Now, anyone reading these few paragraphs may be terrified of the disease, especially if it were to affect them or their loved ones. Not Serene Low, however, who lives in Bangsar, Kuala Lumpur. The 49-year-old wife and mum of a 21-year-old son is convinced that having epilepsy is neither a death nor life sentence.

“Life is still beautiful with epilepsy,” she told Wheel Power last week. Low is in the best position to know this as she has epilepsy herself, a condition she has lived with for nearly 40 years. In that time, Low has experienced more than 100 attacks.

“The good news is, today, there are many types of anti-epileptic drugs available,” she said.

“With proper diagnosis and the right medication, seizures can be fairly well, if not, very well controlled,” added the prominent epileptic awareness activist whose blog won a top health blogger award in February this year. Low pointed out that when taken regularly and as prescribed, anti-epileptic drugs can prevent seizures in a majority of people.

It has been estimated that at least 50% of all patients with epilepsy gain complete control of their seizures for substantial periods of time. Another 20% enjoy a significant reduction in the number of epileptic attacks.

“I have lived with epilepsy for most of my life and I’m fortunate to say my seizures are very well controlled. I would also like to point out that without epilepsy, I would not be the epilepsy activist that I am today. My experience with the disease has helped me stay connected and in touch with other leading epilepsy activists, caregivers and people with epilepsy (PwE) not only in the country but around the world as well.”

Low stressed that being an epileptic does not make her feel different from anyone else. In fact, her epilepsy blog has been a huge plus factor for her. "It has opened a whole new dimension in my life,” she explained. “I have loyal followers and readers, many of whom are PwE who leave inspiring and motivating comments for me. In fact, if not for epilepsy, I would still be the shy and quiet person that I used to be.”

Low had her first seizure as a child after a high fever. Then she stopped having them for about 10 years until they recurred when she was 18. Her last seizure occurred in March.

“Epileptic seizures can be extremely dangerous for PwE, especially when they happen in dangerous places,” explained Low. “Once it happened when I was swimming in Port Dickson where I almost drowned. Another time, I was at a traffic light waiting to cross a busy street and the seizure caused me to fall down on the five-foot way where I broke the whole upper front row of my teeth and needed extensive dental surgery.”

Despite those difficult times, Low said that life has to go on for everybody and especially for PwE. “In my case, I have learned to look beyond epilepsy.
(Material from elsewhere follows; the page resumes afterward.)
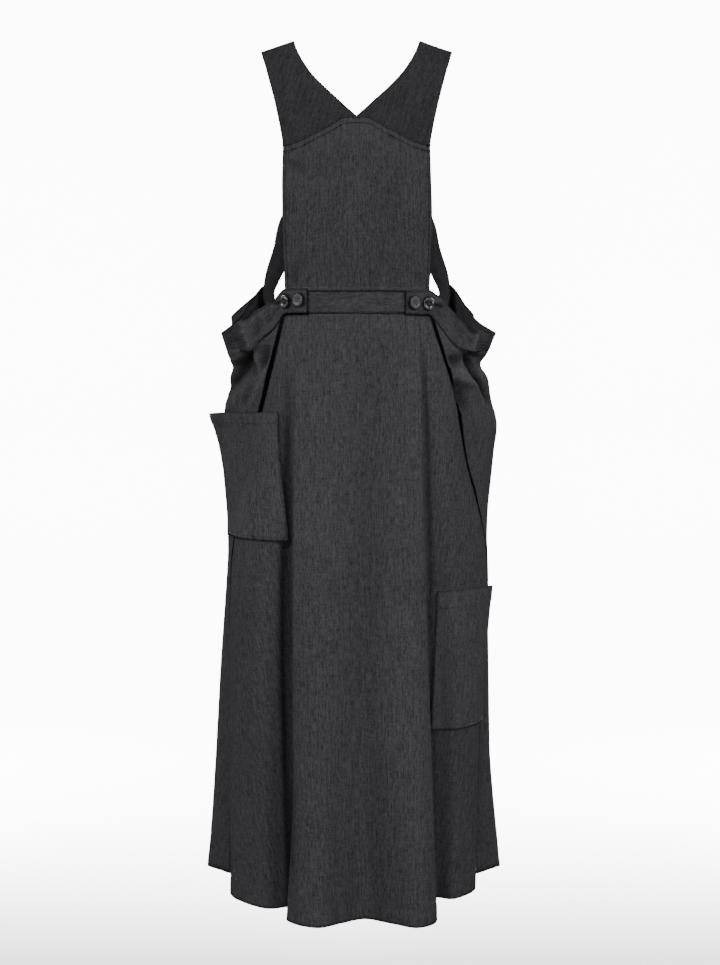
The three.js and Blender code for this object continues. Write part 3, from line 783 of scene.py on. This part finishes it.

The way I see it, the horizon beyond epilepsy is colourful, beautiful and captivating like the artworks of Vincent Van Gogh and his divine paintings. His paintings have inspired me in my art which is one of my greatest interests.”

Low said that although her art may never find a place in art galleries, painting has become a therapeutic pastime for her. Three weeks ago, she submitted 13 paintings to Jim Chambliss, who calls himself “a reformed attorney” after successfully rebounding from traumatic brain injury in 1998. He is currently doing research on the influence of human conditions such as epilepsy and migraine in art at the University of Melbourne and St Vincent’s Hospital in Australia.

Low was delighted that her works were picked as part of a study by Chambliss, entitled Epilepsy and Creativity. Chambliss, incidentally, is also a PwE.